In the second of this two-part blog, Grant McMaster questions what crypto currency means for online business…
Bitcoin was the first of the crypto currencies – virtual funds that exist solely on the Internet and are not governed by government, banks or in most cases any form of central authority. For many users the appeal of Bitcoin lies in exactly those facts.
There are risks associated with using Bitcoin; the safety of your entire wallet depends upon a good understanding of the system and an ability to keep your Bitcoin wallet, private passcode and system, secure.
Many people have adopted the system, and now retailers are looking to offer the facility to pay for goods and services with Bitcoins. Big names like Amazon and Subway have already started accepting the currency. In the UK, smaller independent businesses like The Devonshire Arms in Cambridge, and Saw Mill Cafe in Stratford are joining the ranks.
So how would you go about setting up a Bitcoin payment system?
Bitcoins are virtually stored in something called a wallet, and there are a selection of wallets from which to choose.
A wallet contains the entire ‘block chain’ which is a record of all the transactions made, and it’s also the only place that bitcoins can really be said to exist. If you select a desktop wallet, be aware that some will install the entire block chain as part of the installation process and it takes just under twenty gigabytes.
Next, let people know that you accept bitcoin. A handy sign from the bitcoin website can help you with that.
You can invoice a customer for a service or goods by generating a bitcoin link, a QR code that is read by a smartphone or by opting for a hardware terminal.The easiest method by far is to have a QR Code at checkout that the customer can scan for your wallet address and then forward funds, remember to confirm receipt of funds before closing the sale.
You can also, using specialized QR Code software, generate one-time use bitcoin addresses for specific amounts if you prefer and allow the customer to scan the unique QR code, it simply depends upon the amount of time and the nature of the business.

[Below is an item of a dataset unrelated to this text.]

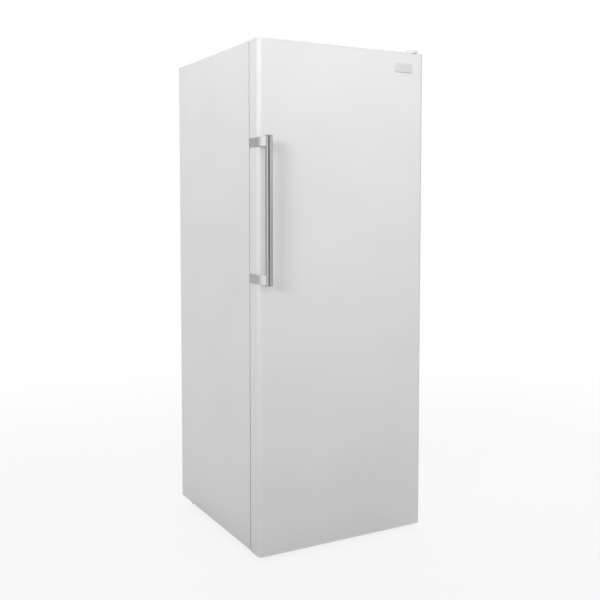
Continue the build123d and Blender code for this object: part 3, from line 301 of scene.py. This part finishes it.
slotFinish = {"white_enamel": enamel, "zinc_steel": zincSheet, "satin_bar": barSatin,
              "white_liner": linerWhite, "white_trim": trimWhite, "clear_plastic": clearPlastic,
              "grey_plastic": greyMoulded, "seal_rubber": sealGrey, "black_rubber": blackRubber,
              "insulation": foamCells, "black_machine": blackEnamel, "white_wire": shelfWhite,
              "copper": copper, "plate_grey": plateSatin}
for node, part in frame["nodes"].items():
    for holder in part.material_slots:
        holder.material = slotFinish[slotOf[node]]
print("finishes:", len(bpy.data.materials))


def newPiece(name, mesh, finish, body):
    piece = bpy.data.objects.new(name, mesh)
    bpy.context.scene.collection.objects.link(piece)
    mesh.materials.clear()
    mesh.materials.append(finish)
    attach(piece, body)
    return piece


def smoothBelow(mesh, degrees):
    mesh.shade_smooth()
    mesh.set_sharp_from_angle(angle=math.radians(degrees))


def eased(node, edge, finish=None, segments=2, crease=38, weld=0.003 * mm, flat=0.3):
    # a merged copy of a CAD piece with its sharp edges rounded
    mesh = frame["nodes"][node].data.copy()
    shape = bmesh.new()
    shape.from_mesh(mesh)
    bmesh.ops.remove_doubles(shape, verts=shape.verts, dist=weld)
    bmesh.ops.dissolve_limit(shape, angle_limit=math.radians(flat), verts=shape.verts,
                             edges=shape.edges)
    shape.to_mesh(mesh)
    shape.free()
    smoothBelow(mesh, crease)
    words = node.split("_")
    name = words[0] + "".join(word.capitalize() for word in words[1:]) + "Eased"
    piece = newPiece(name, mesh, finish or slotFinish[slotOf[node]], bodyOf[node])
    bevel = piece.modifiers.new("easedEdges", "BEVEL")
    bevel.width, bevel.segments, bevel.limit_method = edge, segments, "ANGLE"
    bevel.angle_limit, bevel.harden_normals = math.radians(crease), True
    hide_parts(node)
    return piece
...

Cryptopay is a solid choice, offering a free Point of Sale smartphone terminal, QR Codes, payment buttons, hosted terminals and other features designed to make your life easy.
If Cryptopay doesn’t fit what you’re looking for then several other websites offering similar services exist.
Cryptopay will also allow you to exchange your bitcoins into whatever local currency you are using for accounting and tax purposes. Remember that although bitcoin and other crypto currencies are not under the direct control of banks and governments, any business operating within the borders of a country is subject to their trading and taxation laws.
Deciding upon the value of merchandise and services in Bitcoins is as simple as consulting the current exchange rate and adjusting accordingly. At the time of writing this article, one bitcoin is worth £234.92, so according to that exchange rate, goods or services worth £100 would generate an invoice of 0.42BTC.
Bear in mind when invoicing a customer that the client bears the costs of the transaction and cater for that in your invoicing.
Bitcoins are an exciting new development in the online retail world and they offer a retailer the chance to innovate his business model, reaching out to customers who may not otherwise be interested.
Beyond being a useful method of payment and retail tool, being amongst the first in your area to accept Bitcoins as a form of payment gives you a Unique Selling Point and, for a short while at least can put you ahead of your competitors.
Of course, there are security considerations to take into account, which you can read about in part one of this blog. Bitcoin is by no means a failsafe currency. However, it’s certainly one to watch and evaluate as times goes on.